══ Data to use

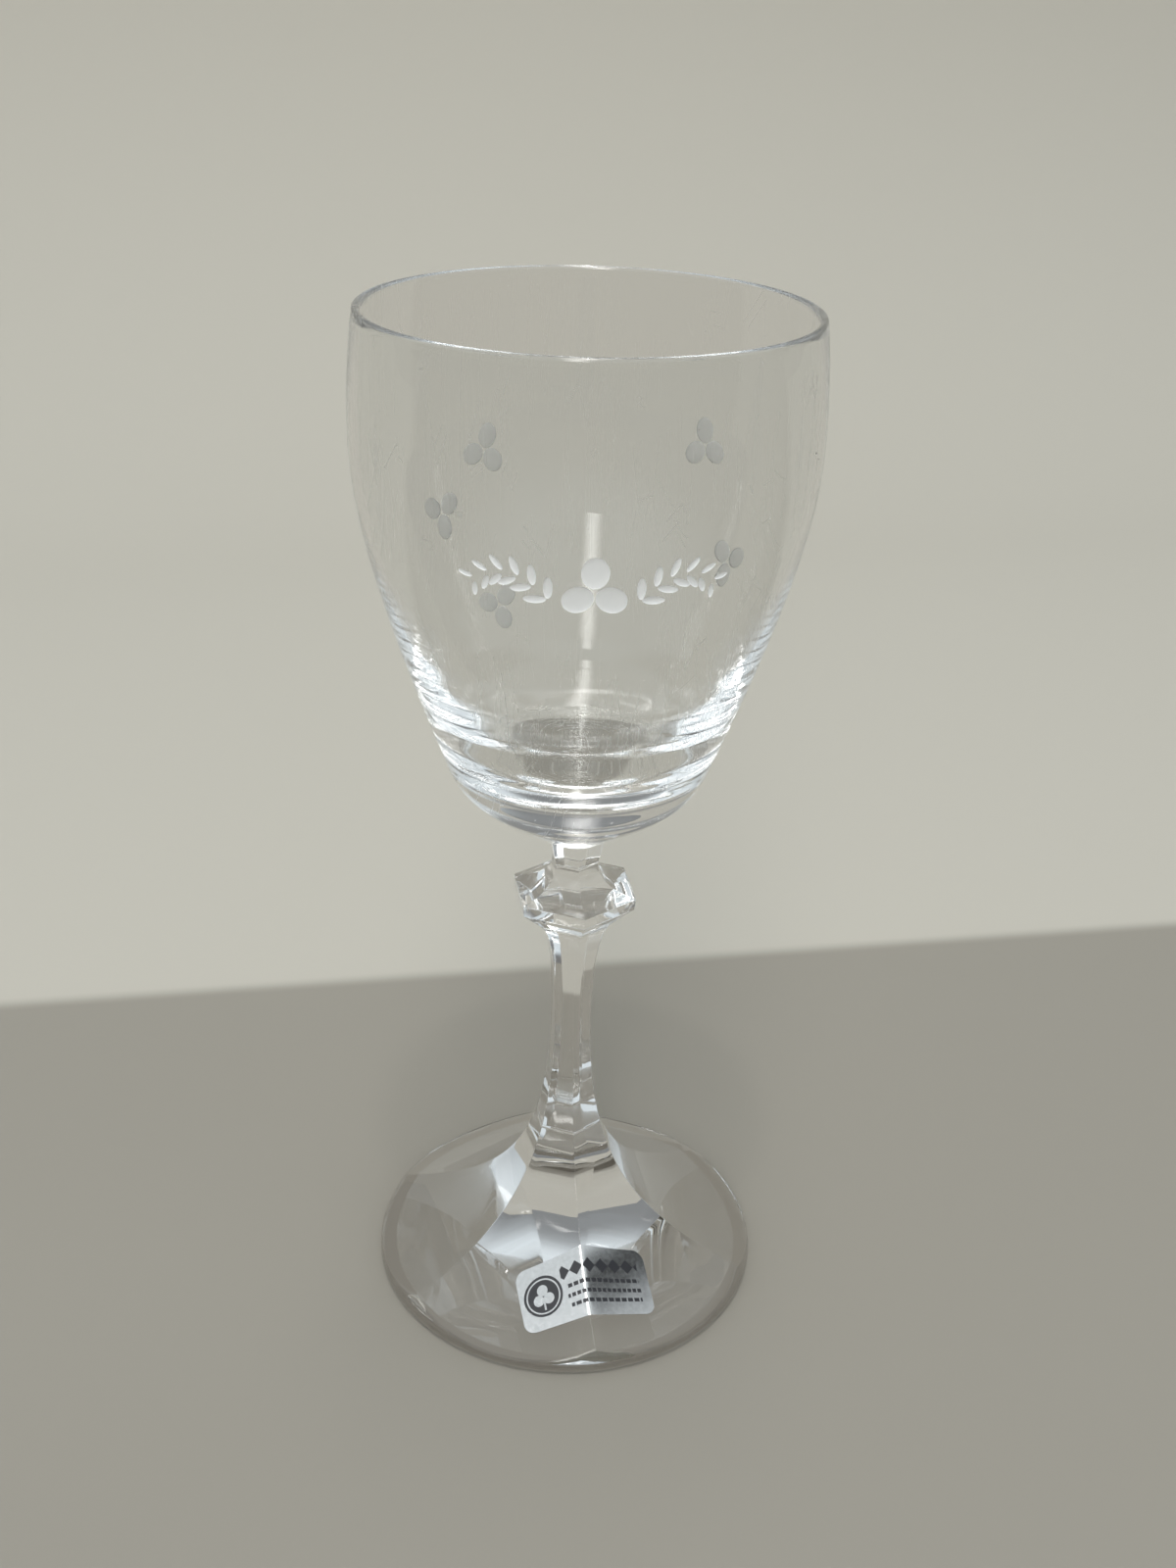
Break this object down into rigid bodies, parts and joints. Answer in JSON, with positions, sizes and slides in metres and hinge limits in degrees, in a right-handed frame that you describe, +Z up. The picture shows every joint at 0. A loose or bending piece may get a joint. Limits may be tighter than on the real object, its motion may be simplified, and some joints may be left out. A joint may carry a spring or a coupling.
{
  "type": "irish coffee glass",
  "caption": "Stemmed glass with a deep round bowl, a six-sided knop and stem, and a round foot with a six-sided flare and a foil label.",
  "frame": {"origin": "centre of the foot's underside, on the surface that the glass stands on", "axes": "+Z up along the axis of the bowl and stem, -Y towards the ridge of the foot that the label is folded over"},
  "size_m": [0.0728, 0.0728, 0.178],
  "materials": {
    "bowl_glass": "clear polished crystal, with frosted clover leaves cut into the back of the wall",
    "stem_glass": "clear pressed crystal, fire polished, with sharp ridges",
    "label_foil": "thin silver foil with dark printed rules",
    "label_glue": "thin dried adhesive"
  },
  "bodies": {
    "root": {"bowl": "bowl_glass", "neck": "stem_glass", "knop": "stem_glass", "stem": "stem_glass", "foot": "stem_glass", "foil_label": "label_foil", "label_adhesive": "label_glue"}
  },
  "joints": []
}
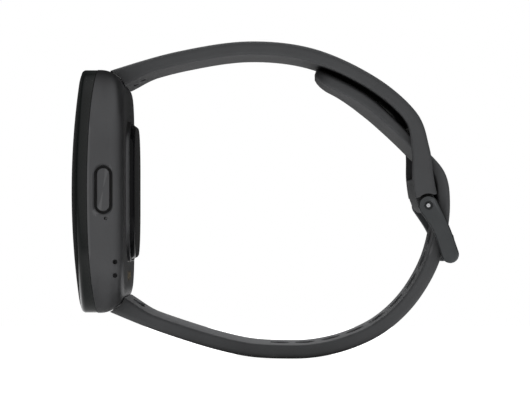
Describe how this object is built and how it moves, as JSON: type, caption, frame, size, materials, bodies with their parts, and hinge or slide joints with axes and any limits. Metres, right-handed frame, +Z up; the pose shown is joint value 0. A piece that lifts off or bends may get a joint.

════

**Instruction:**
Using the material above, gather every line that includes "materials".

**Finished task:**
  "materials": {
Describe how this object is built and how it moves, as JSON: type, caption, frame, size, materials, bodies with their parts, and hinge or slide joints with axes and any limits. Metres, right-handed frame, +Z up; the pose shown is joint value 0. A piece that lifts off or bends may get a joint.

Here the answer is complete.